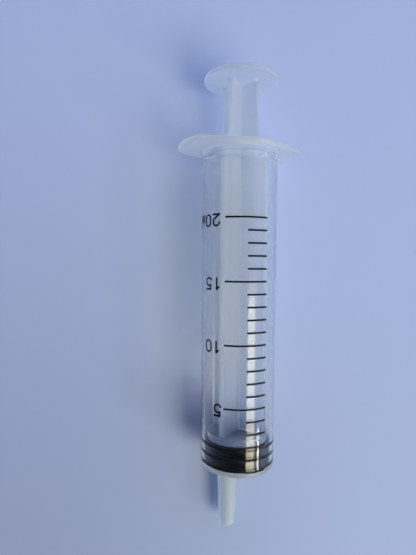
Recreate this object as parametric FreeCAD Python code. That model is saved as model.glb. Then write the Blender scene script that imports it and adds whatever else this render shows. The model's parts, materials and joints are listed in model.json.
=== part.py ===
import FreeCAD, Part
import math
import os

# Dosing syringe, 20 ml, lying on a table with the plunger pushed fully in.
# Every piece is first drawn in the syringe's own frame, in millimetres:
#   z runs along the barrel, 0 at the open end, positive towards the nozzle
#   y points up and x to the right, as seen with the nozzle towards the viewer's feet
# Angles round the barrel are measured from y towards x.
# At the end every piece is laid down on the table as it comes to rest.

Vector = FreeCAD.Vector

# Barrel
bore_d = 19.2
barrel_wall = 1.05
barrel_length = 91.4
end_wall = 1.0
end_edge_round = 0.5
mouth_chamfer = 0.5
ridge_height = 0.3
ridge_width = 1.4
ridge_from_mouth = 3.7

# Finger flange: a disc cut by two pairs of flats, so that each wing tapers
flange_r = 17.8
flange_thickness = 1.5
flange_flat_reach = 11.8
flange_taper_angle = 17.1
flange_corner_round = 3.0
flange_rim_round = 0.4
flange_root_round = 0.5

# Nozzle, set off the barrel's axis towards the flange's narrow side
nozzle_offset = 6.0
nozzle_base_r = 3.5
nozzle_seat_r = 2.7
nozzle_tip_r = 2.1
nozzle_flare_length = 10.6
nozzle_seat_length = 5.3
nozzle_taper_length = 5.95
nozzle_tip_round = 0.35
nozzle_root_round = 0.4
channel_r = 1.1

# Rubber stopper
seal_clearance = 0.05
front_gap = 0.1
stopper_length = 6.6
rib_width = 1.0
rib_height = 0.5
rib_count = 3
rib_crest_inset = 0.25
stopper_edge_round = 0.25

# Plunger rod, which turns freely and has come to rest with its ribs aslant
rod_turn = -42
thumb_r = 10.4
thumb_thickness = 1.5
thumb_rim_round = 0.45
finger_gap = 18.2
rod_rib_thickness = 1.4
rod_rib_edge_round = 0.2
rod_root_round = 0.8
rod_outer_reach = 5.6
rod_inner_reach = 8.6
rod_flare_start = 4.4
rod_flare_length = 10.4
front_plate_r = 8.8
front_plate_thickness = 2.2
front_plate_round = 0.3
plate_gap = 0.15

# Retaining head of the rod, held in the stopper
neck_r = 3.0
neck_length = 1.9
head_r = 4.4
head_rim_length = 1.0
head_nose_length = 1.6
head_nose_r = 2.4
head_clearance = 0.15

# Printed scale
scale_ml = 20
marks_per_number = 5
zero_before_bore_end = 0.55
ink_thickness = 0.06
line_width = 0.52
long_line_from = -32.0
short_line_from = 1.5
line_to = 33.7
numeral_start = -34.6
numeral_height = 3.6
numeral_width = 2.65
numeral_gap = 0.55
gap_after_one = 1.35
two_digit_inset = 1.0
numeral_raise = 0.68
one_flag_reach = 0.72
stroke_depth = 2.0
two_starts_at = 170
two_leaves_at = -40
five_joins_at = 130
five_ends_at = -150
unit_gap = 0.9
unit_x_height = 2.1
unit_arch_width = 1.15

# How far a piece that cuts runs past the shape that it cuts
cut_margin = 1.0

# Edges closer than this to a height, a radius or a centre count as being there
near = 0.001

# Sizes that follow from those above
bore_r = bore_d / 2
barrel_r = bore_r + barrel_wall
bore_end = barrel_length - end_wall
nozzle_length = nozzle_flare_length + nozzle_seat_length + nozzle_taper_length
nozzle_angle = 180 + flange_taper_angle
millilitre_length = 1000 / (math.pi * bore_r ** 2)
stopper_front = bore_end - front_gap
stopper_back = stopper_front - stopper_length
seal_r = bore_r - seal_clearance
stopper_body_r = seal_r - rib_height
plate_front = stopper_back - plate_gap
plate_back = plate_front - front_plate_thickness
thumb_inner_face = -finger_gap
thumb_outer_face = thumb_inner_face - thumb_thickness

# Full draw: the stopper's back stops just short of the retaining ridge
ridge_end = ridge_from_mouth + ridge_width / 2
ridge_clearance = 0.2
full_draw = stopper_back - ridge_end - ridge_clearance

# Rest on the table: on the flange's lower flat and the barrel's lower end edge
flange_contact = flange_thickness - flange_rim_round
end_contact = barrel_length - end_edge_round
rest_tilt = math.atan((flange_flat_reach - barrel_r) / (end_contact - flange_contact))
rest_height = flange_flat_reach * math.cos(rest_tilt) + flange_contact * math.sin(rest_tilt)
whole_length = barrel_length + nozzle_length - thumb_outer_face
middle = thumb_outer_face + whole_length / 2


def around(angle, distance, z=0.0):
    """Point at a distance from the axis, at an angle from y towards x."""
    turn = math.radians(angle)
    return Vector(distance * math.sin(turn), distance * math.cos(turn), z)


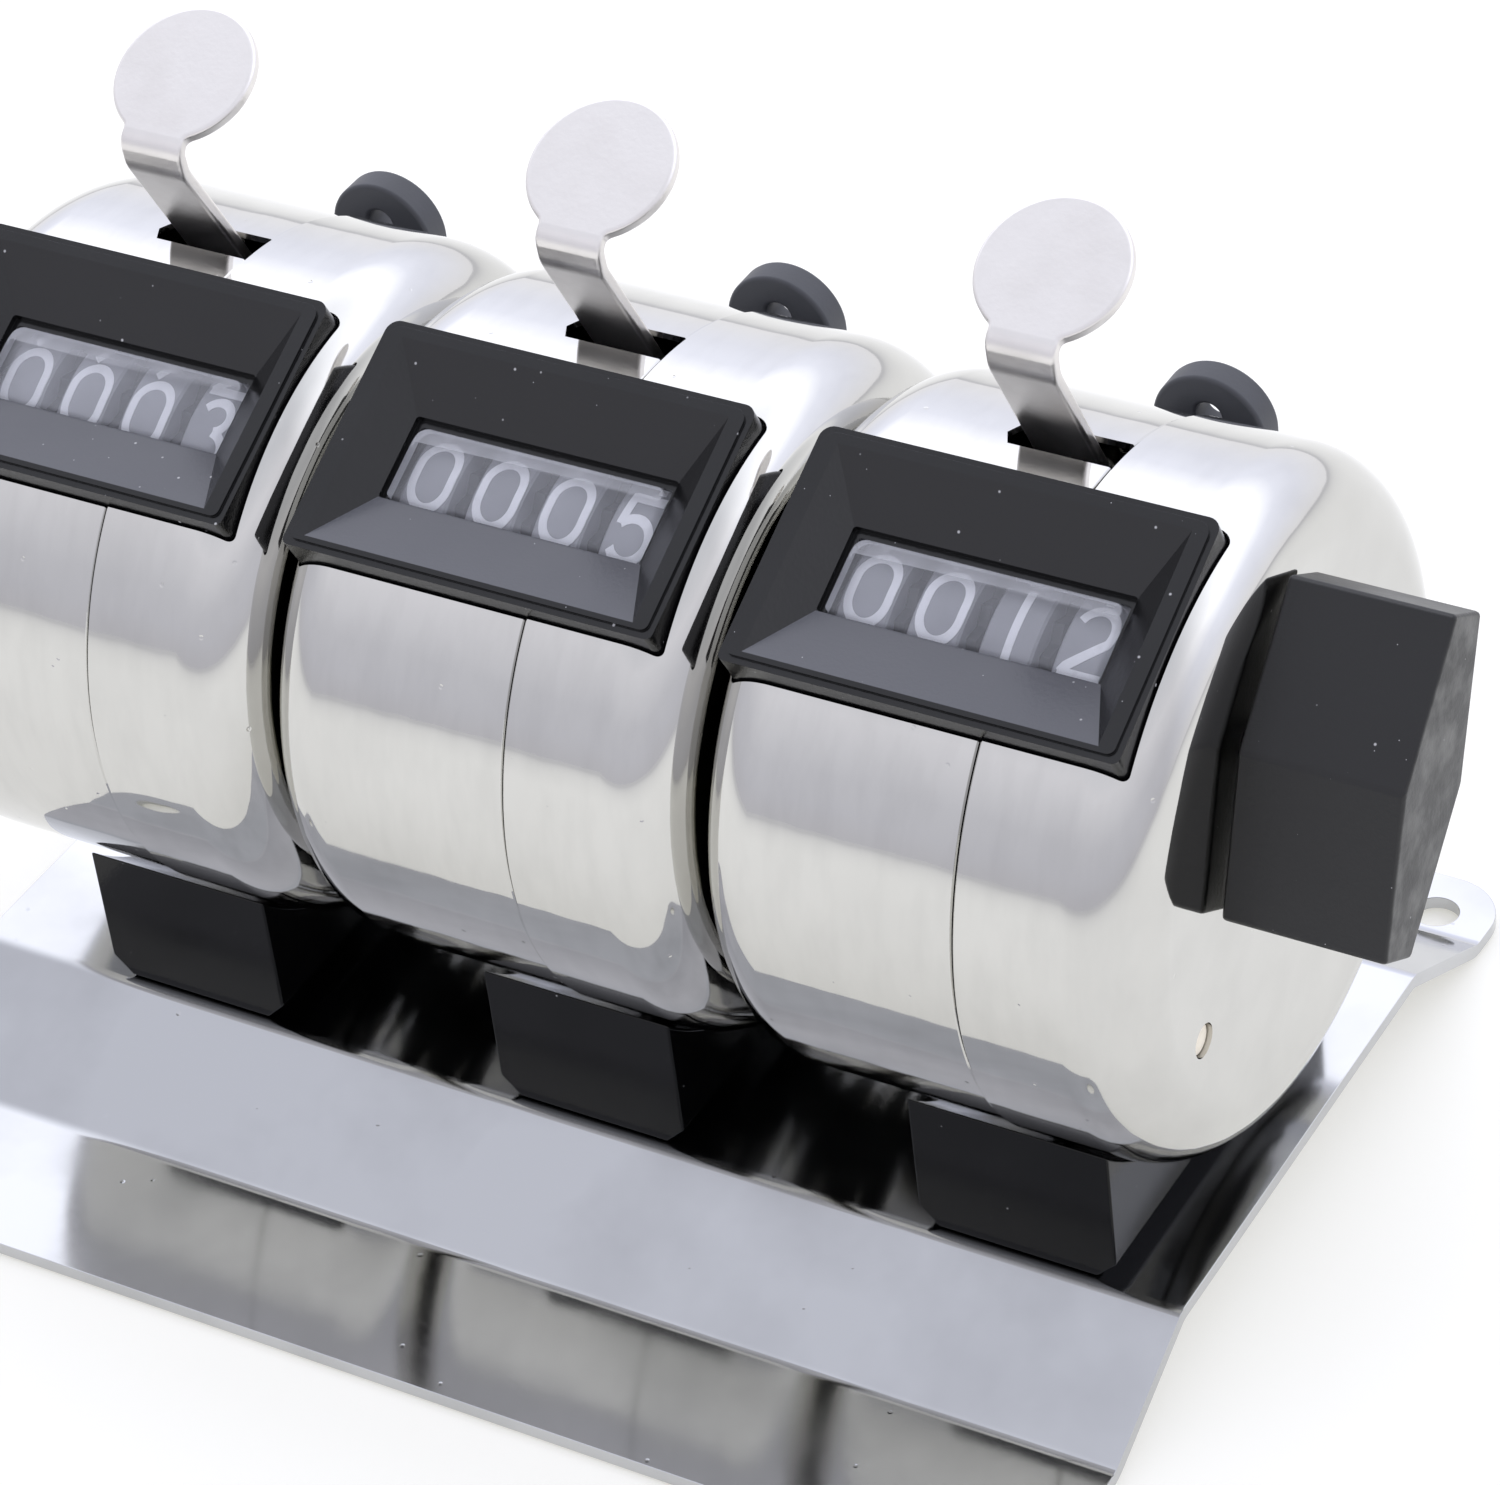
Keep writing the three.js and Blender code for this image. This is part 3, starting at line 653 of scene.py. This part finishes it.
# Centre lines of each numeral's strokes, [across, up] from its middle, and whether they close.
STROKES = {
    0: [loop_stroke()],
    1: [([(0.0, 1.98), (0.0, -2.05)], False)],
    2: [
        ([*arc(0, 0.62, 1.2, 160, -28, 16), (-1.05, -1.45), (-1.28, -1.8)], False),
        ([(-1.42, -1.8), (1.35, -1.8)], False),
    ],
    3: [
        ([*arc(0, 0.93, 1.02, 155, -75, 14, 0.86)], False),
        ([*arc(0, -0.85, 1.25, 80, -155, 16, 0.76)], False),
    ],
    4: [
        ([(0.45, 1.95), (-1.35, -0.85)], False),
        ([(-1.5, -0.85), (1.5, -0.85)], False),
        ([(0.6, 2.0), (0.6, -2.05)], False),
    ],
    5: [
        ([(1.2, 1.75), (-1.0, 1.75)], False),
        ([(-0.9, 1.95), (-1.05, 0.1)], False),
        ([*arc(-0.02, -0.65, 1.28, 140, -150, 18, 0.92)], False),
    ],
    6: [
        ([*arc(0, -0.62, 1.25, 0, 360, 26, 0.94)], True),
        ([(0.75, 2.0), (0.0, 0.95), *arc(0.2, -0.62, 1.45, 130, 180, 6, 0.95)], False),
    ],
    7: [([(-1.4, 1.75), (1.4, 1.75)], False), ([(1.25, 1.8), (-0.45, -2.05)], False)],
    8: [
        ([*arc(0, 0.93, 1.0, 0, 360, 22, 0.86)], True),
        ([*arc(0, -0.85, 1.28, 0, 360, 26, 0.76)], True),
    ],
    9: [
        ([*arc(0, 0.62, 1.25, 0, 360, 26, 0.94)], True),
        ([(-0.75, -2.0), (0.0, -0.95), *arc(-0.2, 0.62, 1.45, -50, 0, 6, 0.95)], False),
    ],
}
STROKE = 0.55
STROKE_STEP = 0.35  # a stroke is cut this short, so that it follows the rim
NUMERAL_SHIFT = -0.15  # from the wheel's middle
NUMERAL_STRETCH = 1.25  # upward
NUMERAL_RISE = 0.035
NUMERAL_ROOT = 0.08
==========
Stated exercise
Give the listing above again, word for word.

Solution to the exercise
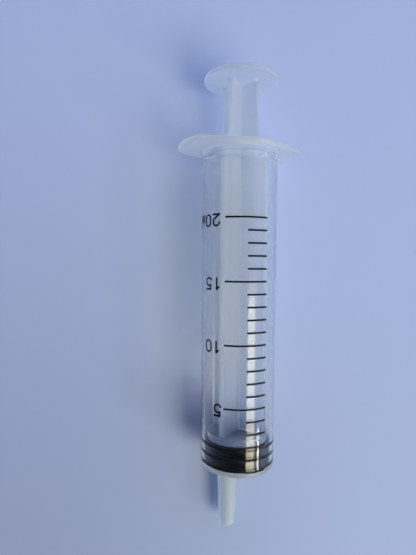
Recreate this object as parametric FreeCAD Python code. That model is saved as model.glb. Then write the Blender scene script that imports it and adds whatever else this render shows. The model's parts, materials and joints are listed in model.json.
=== part.py ===
import FreeCAD, Part
import math
import os

# Dosing syringe, 20 ml, lying on a table with the plunger pushed fully in.
# Every piece is first drawn in the syringe's own frame, in millimetres:
#   z runs along the barrel, 0 at the open end, positive towards the nozzle
#   y points up and x to the right, as seen with the nozzle towards the viewer's feet
# Angles round the barrel are measured from y towards x.
# At the end every piece is laid down on the table as it comes to rest.

Vector = FreeCAD.Vector

# Barrel
bore_d = 19.2
barrel_wall = 1.05
barrel_length = 91.4
end_wall = 1.0
end_edge_round = 0.5
mouth_chamfer = 0.5
ridge_height = 0.3
ridge_width = 1.4
ridge_from_mouth = 3.7

# Finger flange: a disc cut by two pairs of flats, so that each wing tapers
flange_r = 17.8
flange_thickness = 1.5
flange_flat_reach = 11.8
flange_taper_angle = 17.1
flange_corner_round = 3.0
flange_rim_round = 0.4
flange_root_round = 0.5

# Nozzle, set off the barrel's axis towards the flange's narrow side
nozzle_offset = 6.0
nozzle_base_r = 3.5
nozzle_seat_r = 2.7
nozzle_tip_r = 2.1
nozzle_flare_length = 10.6
nozzle_seat_length = 5.3
nozzle_taper_length = 5.95
nozzle_tip_round = 0.35
nozzle_root_round = 0.4
channel_r = 1.1

# Rubber stopper
seal_clearance = 0.05
front_gap = 0.1
stopper_length = 6.6
rib_width = 1.0
rib_height = 0.5
rib_count = 3
rib_crest_inset = 0.25
stopper_edge_round = 0.25

# Plunger rod, which turns freely and has come to rest with its ribs aslant
rod_turn = -42
thumb_r = 10.4
thumb_thickness = 1.5
thumb_rim_round = 0.45
finger_gap = 18.2
rod_rib_thickness = 1.4
rod_rib_edge_round = 0.2
rod_root_round = 0.8
rod_outer_reach = 5.6
rod_inner_reach = 8.6
rod_flare_start = 4.4
rod_flare_length = 10.4
front_plate_r = 8.8
front_plate_thickness = 2.2
front_plate_round = 0.3
plate_gap = 0.15

# Retaining head of the rod, held in the stopper
neck_r = 3.0
neck_length = 1.9
head_r = 4.4
head_rim_length = 1.0
head_nose_length = 1.6
head_nose_r = 2.4
head_clearance = 0.15

# Printed scale
scale_ml = 20
marks_per_number = 5
zero_before_bore_end = 0.55
ink_thickness = 0.06
line_width = 0.52
long_line_from = -32.0
short_line_from = 1.5
line_to = 33.7
numeral_start = -34.6
numeral_height = 3.6
numeral_width = 2.65
numeral_gap = 0.55
gap_after_one = 1.35
two_digit_inset = 1.0
numeral_raise = 0.68
one_flag_reach = 0.72
stroke_depth = 2.0
two_starts_at = 170
two_leaves_at = -40
five_joins_at = 130
five_ends_at = -150
unit_gap = 0.9
unit_x_height = 2.1
unit_arch_width = 1.15

# How far a piece that cuts runs past the shape that it cuts
cut_margin = 1.0

# Edges closer than this to a height, a radius or a centre count as being there
near = 0.001

# Sizes that follow from those above
bore_r = bore_d / 2
barrel_r = bore_r + barrel_wall
bore_end = barrel_length - end_wall
nozzle_length = nozzle_flare_length + nozzle_seat_length + nozzle_taper_length
nozzle_angle = 180 + flange_taper_angle
millilitre_length = 1000 / (math.pi * bore_r ** 2)
stopper_front = bore_end - front_gap
stopper_back = stopper_front - stopper_length
seal_r = bore_r - seal_clearance
stopper_body_r = seal_r - rib_height
plate_front = stopper_back - plate_gap
plate_back = plate_front - front_plate_thickness
thumb_inner_face = -finger_gap
thumb_outer_face = thumb_inner_face - thumb_thickness

# Full draw: the stopper's back stops just short of the retaining ridge
ridge_end = ridge_from_mouth + ridge_width / 2
ridge_clearance = 0.2
full_draw = stopper_back - ridge_end - ridge_clearance

# Rest on the table: on the flange's lower flat and the barrel's lower end edge
flange_contact = flange_thickness - flange_rim_round
end_contact = barrel_length - end_edge_round
rest_tilt = math.atan((flange_flat_reach - barrel_r) / (end_contact - flange_contact))
rest_height = flange_flat_reach * math.cos(rest_tilt) + flange_contact * math.sin(rest_tilt)
whole_length = barrel_length + nozzle_length - thumb_outer_face
middle = thumb_outer_face + whole_length / 2


def around(angle, distance, z=0.0):
    """Point at a distance from the axis, at an angle from y towards x."""
    turn = math.radians(angle)
    return Vector(distance * math.sin(turn), distance * math.cos(turn), z)


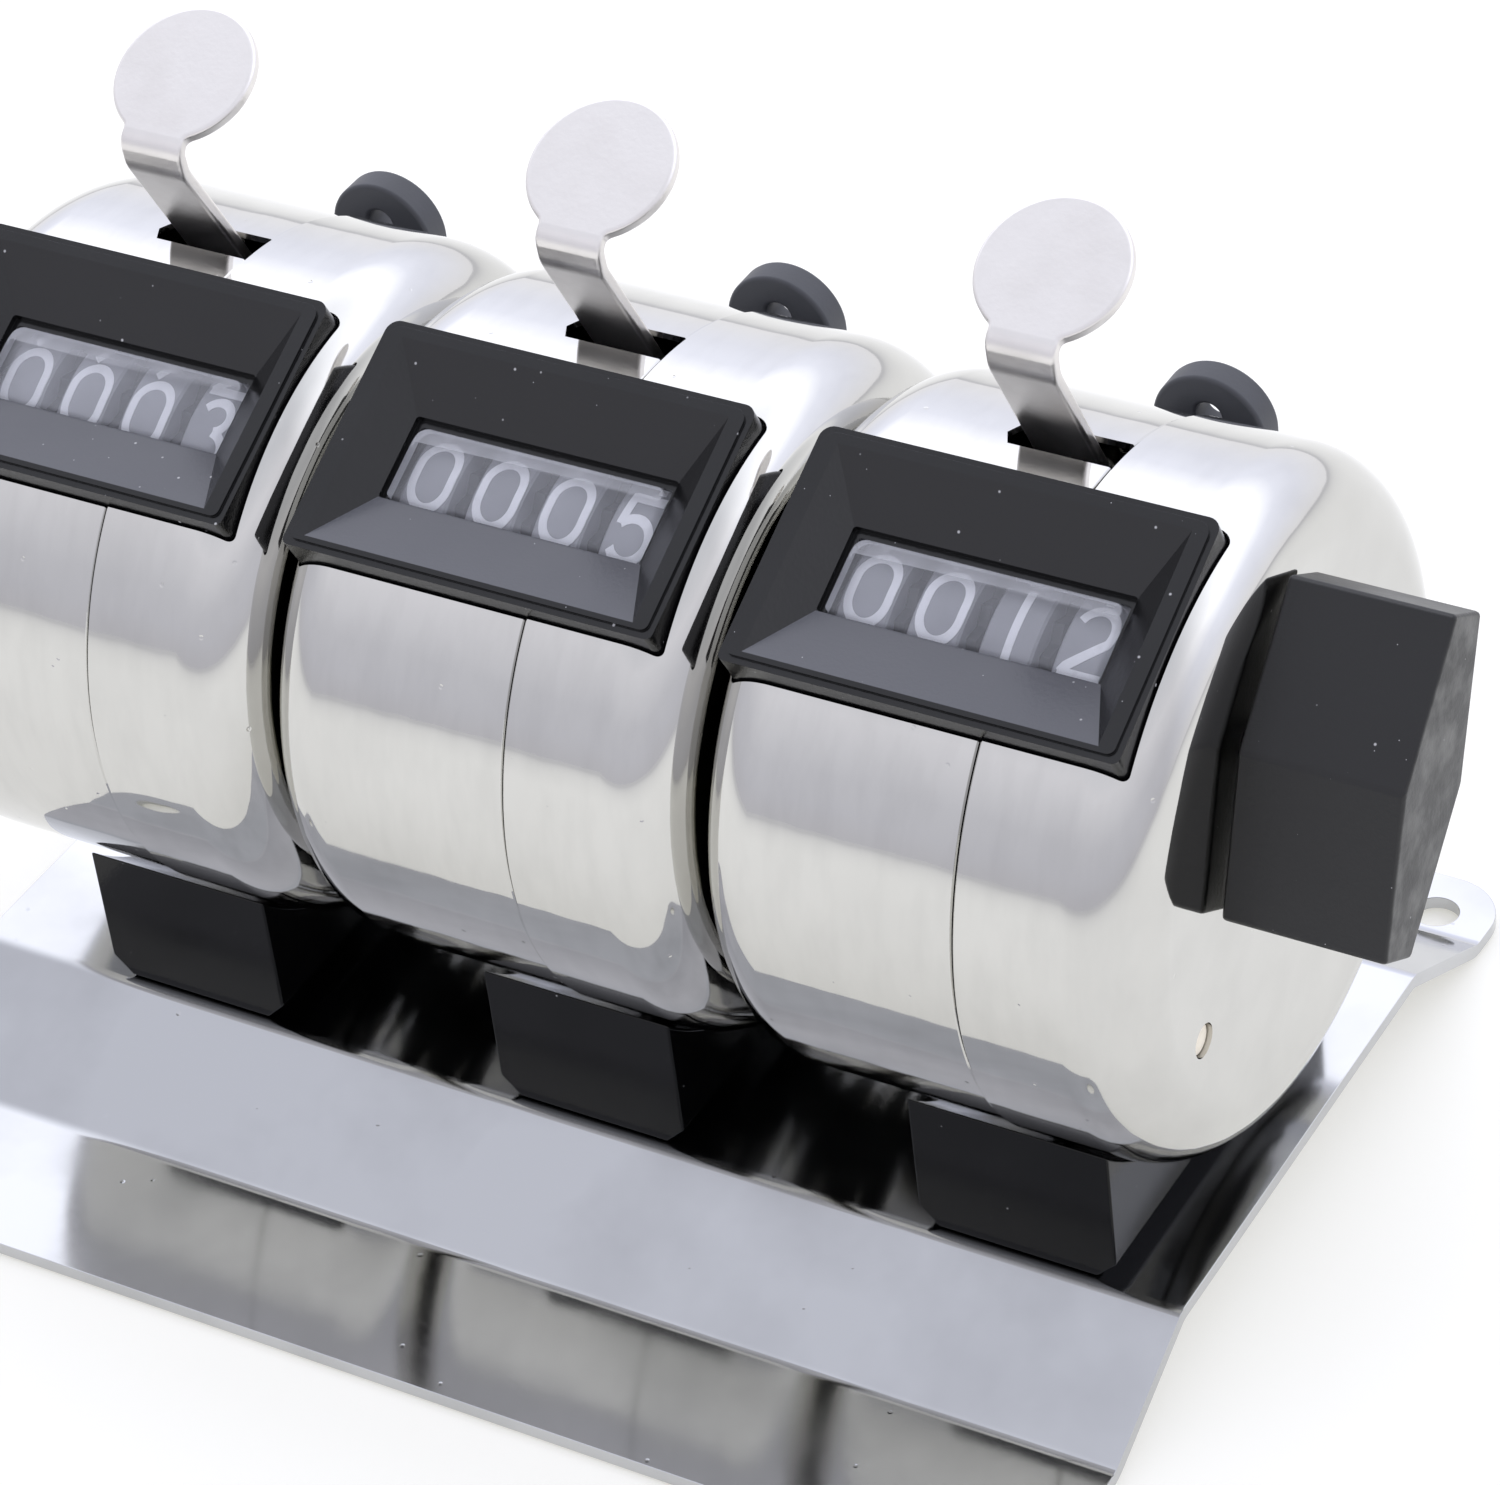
Keep writing the three.js and Blender code for this image. This is part 3, starting at line 653 of scene.py. This part finishes it.
# Centre lines of each numeral's strokes, [across, up] from its middle, and whether they close.
STROKES = {
    0: [loop_stroke()],
    1: [([(0.0, 1.98), (0.0, -2.05)], False)],
    2: [
        ([*arc(0, 0.62, 1.2, 160, -28, 16), (-1.05, -1.45), (-1.28, -1.8)], False),
        ([(-1.42, -1.8), (1.35, -1.8)], False),
    ],
    3: [
        ([*arc(0, 0.93, 1.02, 155, -75, 14, 0.86)], False),
        ([*arc(0, -0.85, 1.25, 80, -155, 16, 0.76)], False),
    ],
    4: [
        ([(0.45, 1.95), (-1.35, -0.85)], False),
        ([(-1.5, -0.85), (1.5, -0.85)], False),
        ([(0.6, 2.0), (0.6, -2.05)], False),
    ],
    5: [
        ([(1.2, 1.75), (-1.0, 1.75)], False),
        ([(-0.9, 1.95), (-1.05, 0.1)], False),
        ([*arc(-0.02, -0.65, 1.28, 140, -150, 18, 0.92)], False),
    ],
    6: [
        ([*arc(0, -0.62, 1.25, 0, 360, 26, 0.94)], True),
        ([(0.75, 2.0), (0.0, 0.95), *arc(0.2, -0.62, 1.45, 130, 180, 6, 0.95)], False),
    ],
    7: [([(-1.4, 1.75), (1.4, 1.75)], False), ([(1.25, 1.8), (-0.45, -2.05)], False)],
    8: [
        ([*arc(0, 0.93, 1.0, 0, 360, 22, 0.86)], True),
        ([*arc(0, -0.85, 1.28, 0, 360, 26, 0.76)], True),
    ],
    9: [
        ([*arc(0, 0.62, 1.25, 0, 360, 26, 0.94)], True),
        ([(-0.75, -2.0), (0.0, -0.95), *arc(-0.2, 0.62, 1.45, -50, 0, 6, 0.95)], False),
    ],
}
STROKE = 0.55
STROKE_STEP = 0.35  # a stroke is cut this short, so that it follows the rim
NUMERAL_SHIFT = -0.15  # from the wheel's middle
NUMERAL_STRETCH = 1.25  # upward
NUMERAL_RISE = 0.035
NUMERAL_ROOT = 0.08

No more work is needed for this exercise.